## Task goal:
Every line of the data must be copied exactly.

## Source excerpt:
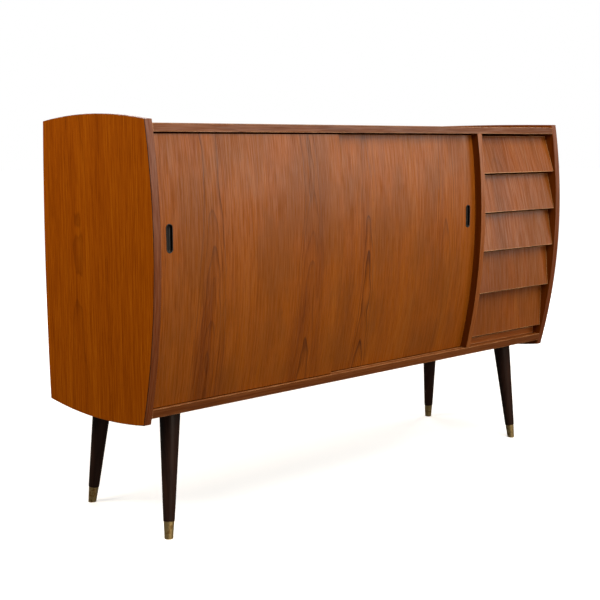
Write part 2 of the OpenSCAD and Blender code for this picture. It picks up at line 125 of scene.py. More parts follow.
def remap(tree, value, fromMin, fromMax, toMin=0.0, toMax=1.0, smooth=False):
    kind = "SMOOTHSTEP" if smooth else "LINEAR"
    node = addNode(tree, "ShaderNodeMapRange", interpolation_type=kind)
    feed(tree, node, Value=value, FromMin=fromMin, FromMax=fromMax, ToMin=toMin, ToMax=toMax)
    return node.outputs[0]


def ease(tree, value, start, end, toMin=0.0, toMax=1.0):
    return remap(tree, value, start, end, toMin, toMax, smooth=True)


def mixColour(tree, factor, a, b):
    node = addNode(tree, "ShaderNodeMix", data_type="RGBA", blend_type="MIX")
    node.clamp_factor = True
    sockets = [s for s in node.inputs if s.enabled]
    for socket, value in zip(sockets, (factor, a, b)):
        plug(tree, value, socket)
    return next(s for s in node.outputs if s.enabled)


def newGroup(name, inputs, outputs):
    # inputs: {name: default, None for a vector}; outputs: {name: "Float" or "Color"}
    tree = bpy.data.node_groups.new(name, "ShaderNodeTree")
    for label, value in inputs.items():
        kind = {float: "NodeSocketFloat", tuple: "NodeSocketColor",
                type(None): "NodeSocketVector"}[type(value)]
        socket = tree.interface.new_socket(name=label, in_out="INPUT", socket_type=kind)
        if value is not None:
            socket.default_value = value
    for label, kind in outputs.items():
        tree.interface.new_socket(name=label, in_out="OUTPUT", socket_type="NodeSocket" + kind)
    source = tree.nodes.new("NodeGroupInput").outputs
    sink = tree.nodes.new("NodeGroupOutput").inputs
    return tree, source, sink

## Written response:
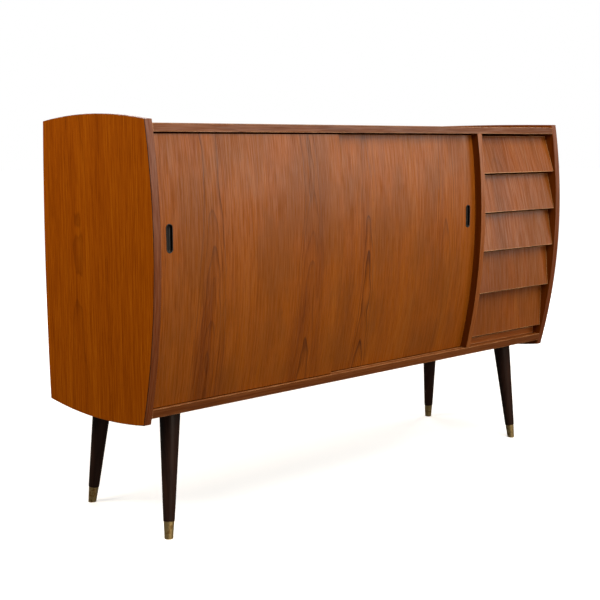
Write part 2 of the OpenSCAD and Blender code for this picture. It picks up at line 125 of scene.py. More parts follow.
def remap(tree, value, fromMin, fromMax, toMin=0.0, toMax=1.0, smooth=False):
    kind = "SMOOTHSTEP" if smooth else "LINEAR"
    node = addNode(tree, "ShaderNodeMapRange", interpolation_type=kind)
    feed(tree, node, Value=value, FromMin=fromMin, FromMax=fromMax, ToMin=toMin, ToMax=toMax)
    return node.outputs[0]


def ease(tree, value, start, end, toMin=0.0, toMax=1.0):
    return remap(tree, value, start, end, toMin, toMax, smooth=True)


def mixColour(tree, factor, a, b):
    node = addNode(tree, "ShaderNodeMix", data_type="RGBA", blend_type="MIX")
    node.clamp_factor = True
    sockets = [s for s in node.inputs if s.enabled]
    for socket, value in zip(sockets, (factor, a, b)):
        plug(tree, value, socket)
    return next(s for s in node.outputs if s.enabled)


def newGroup(name, inputs, outputs):
    # inputs: {name: default, None for a vector}; outputs: {name: "Float" or "Color"}
    tree = bpy.data.node_groups.new(name, "ShaderNodeTree")
    for label, value in inputs.items():
        kind = {float: "NodeSocketFloat", tuple: "NodeSocketColor",
                type(None): "NodeSocketVector"}[type(value)]
        socket = tree.interface.new_socket(name=label, in_out="INPUT", socket_type=kind)
        if value is not None:
            socket.default_value = value
    for label, kind in outputs.items():
        tree.interface.new_socket(name=label, in_out="OUTPUT", socket_type="NodeSocket" + kind)
    source = tree.nodes.new("NodeGroupInput").outputs
    sink = tree.nodes.new("NodeGroupOutput").inputs
    return tree, source, sink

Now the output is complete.